» **Given task**
Everything in the listing below from the line containing "Reconstruct the object" through the line containing "import numpy as np" should be repeated exactly; leave out every other line.
-- START Supplied entries --
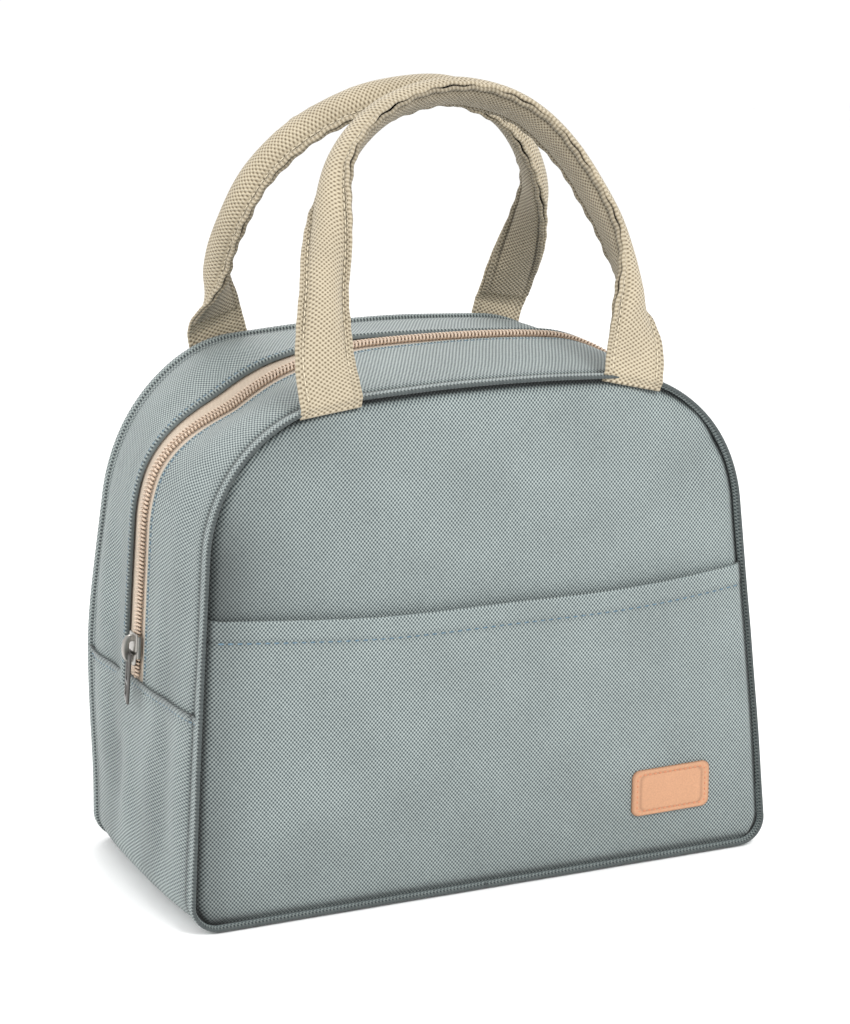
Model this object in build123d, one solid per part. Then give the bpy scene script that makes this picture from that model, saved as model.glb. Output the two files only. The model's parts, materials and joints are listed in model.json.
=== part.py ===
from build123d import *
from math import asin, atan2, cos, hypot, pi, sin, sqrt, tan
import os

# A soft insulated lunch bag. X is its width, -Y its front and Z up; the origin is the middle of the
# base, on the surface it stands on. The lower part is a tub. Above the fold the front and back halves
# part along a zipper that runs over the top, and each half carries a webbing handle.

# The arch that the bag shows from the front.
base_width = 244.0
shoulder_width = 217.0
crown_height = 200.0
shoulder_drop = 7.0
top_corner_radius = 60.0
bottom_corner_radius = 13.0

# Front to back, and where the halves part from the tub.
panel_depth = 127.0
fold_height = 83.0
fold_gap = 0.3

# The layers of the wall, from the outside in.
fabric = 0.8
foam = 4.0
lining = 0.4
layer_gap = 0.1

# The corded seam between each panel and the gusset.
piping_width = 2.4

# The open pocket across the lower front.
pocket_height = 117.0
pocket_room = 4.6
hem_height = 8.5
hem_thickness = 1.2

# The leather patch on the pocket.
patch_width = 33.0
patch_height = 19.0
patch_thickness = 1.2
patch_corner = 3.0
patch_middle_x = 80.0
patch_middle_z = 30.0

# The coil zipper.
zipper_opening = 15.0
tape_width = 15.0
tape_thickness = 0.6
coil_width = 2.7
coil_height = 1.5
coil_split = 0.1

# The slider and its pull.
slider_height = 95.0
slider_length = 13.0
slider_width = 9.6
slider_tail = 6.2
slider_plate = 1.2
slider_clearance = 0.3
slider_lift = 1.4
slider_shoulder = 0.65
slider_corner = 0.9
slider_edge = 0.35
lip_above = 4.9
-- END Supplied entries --
-- START Supplied entries --
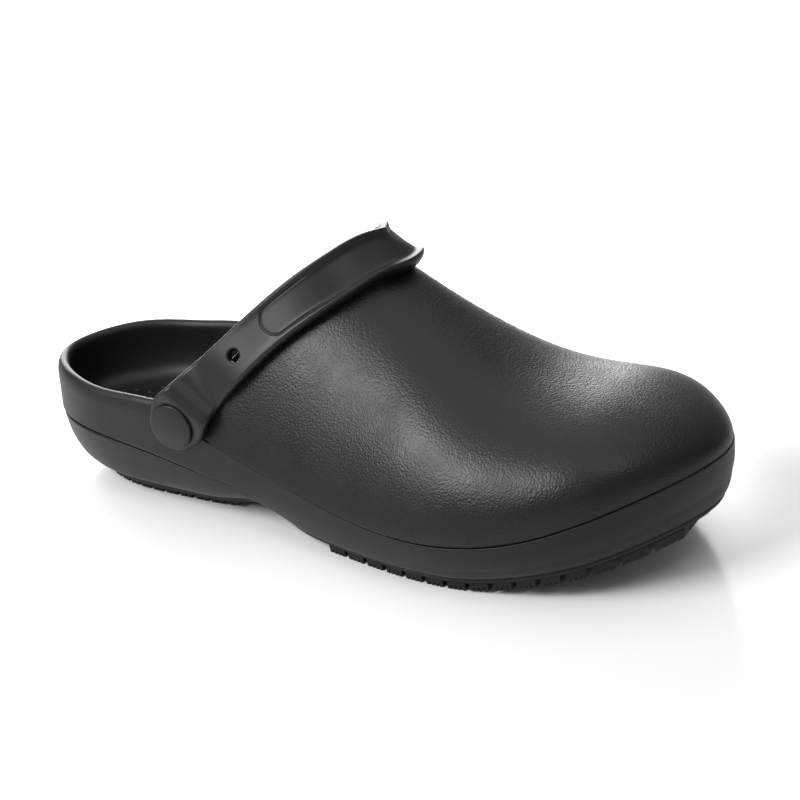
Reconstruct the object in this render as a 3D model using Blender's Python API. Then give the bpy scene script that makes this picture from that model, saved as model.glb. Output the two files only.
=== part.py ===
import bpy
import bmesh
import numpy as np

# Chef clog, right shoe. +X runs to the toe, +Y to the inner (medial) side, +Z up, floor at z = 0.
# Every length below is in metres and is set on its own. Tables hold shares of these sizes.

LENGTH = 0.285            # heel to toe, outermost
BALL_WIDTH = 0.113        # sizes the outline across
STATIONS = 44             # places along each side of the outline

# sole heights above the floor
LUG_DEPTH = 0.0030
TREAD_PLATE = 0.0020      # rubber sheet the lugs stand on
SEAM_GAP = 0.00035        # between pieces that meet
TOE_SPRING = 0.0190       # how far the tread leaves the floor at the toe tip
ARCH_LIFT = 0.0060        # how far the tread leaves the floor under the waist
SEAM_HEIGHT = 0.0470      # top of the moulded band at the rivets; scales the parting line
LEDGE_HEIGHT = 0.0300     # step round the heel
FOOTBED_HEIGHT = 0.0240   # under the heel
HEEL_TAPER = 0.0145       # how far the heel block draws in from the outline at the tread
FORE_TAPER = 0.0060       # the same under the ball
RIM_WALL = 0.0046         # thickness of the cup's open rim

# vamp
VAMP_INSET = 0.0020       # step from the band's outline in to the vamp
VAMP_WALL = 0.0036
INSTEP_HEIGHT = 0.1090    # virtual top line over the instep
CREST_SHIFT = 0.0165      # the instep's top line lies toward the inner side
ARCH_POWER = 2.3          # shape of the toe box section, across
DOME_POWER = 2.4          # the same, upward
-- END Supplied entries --
» **Complete output**
Reconstruct the object in this render as a 3D model using Blender's Python API. Then give the bpy scene script that makes this picture from that model, saved as model.glb. Output the two files only.
=== part.py ===
import bpy
import bmesh
import numpy as np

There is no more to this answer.